Surely, on the basis on that experience, it was always going to be necessary that the coronial inquest be mobilised and supported in the wake of January 2003—a properly resourced and a properly supported coronial inquest—and that was what was going to be needed if the community and this representative government were ever going to get to the bottom of the reasons why the greatest emergency seen by Canberra in modern times had occurred. That was a given, I would have thought, Mr Speaker.

Let’s have a look at the Chief Minister’s failure to take note of the Auditor-General’s report into failures of the Emergency Services Bureau in the period leading up to 2002. I’m saying that this demonstrates—

Mr Quinlan: On a point of order, Mr Speaker: are we debating the referral of the appeal or are we debating what the Chief Minister did leading up to the bushfires?

MR SPEAKER: I think the motion goes to the issue of the confidence in the coronial process so it’s open for members to refer to the coronial process and the matters which came before it, I would expect.

Mr Quinlan: I submit that Mr Pratt is not going to that at all. He is inventing failure by the Chief Minister or the government in relation to emergency services.

MR PRATT: On the point of order, Mr Speaker—

MR SPEAKER: I think they are debatable issues and it’s open to government to counter those arguments. I have been keeping a pretty close eye on this debate and I intend to keep doing so. I don’t think you’ve got a point of order this time.

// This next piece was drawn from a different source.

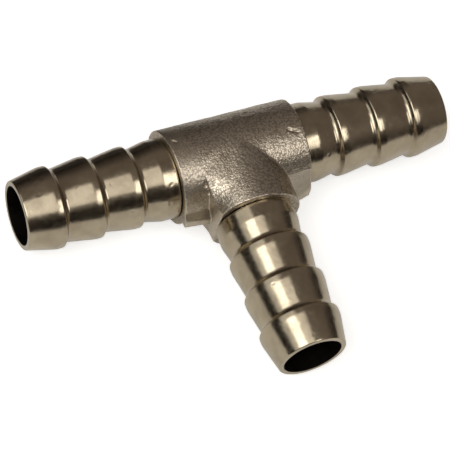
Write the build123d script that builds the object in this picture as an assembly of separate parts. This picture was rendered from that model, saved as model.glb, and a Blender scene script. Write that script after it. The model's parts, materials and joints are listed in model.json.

MR PRATT: Thank you, Mr Speaker. It is important to identify this pattern of behaviour on the part of the attorney. The Auditor-General’s inquiry in 2002, released in 2003, dug quite deeply into the workings of the Emergency Services Bureau and indeed it did even more so than what the McLeod inquiry did later. We know that some officers in JACS and ESB objected to the findings of Mr Benton—the Auditor-General’s findings—into the Emergency Services Bureau, particularly comments about the dysfunctional nature of the ESB at it was then identified.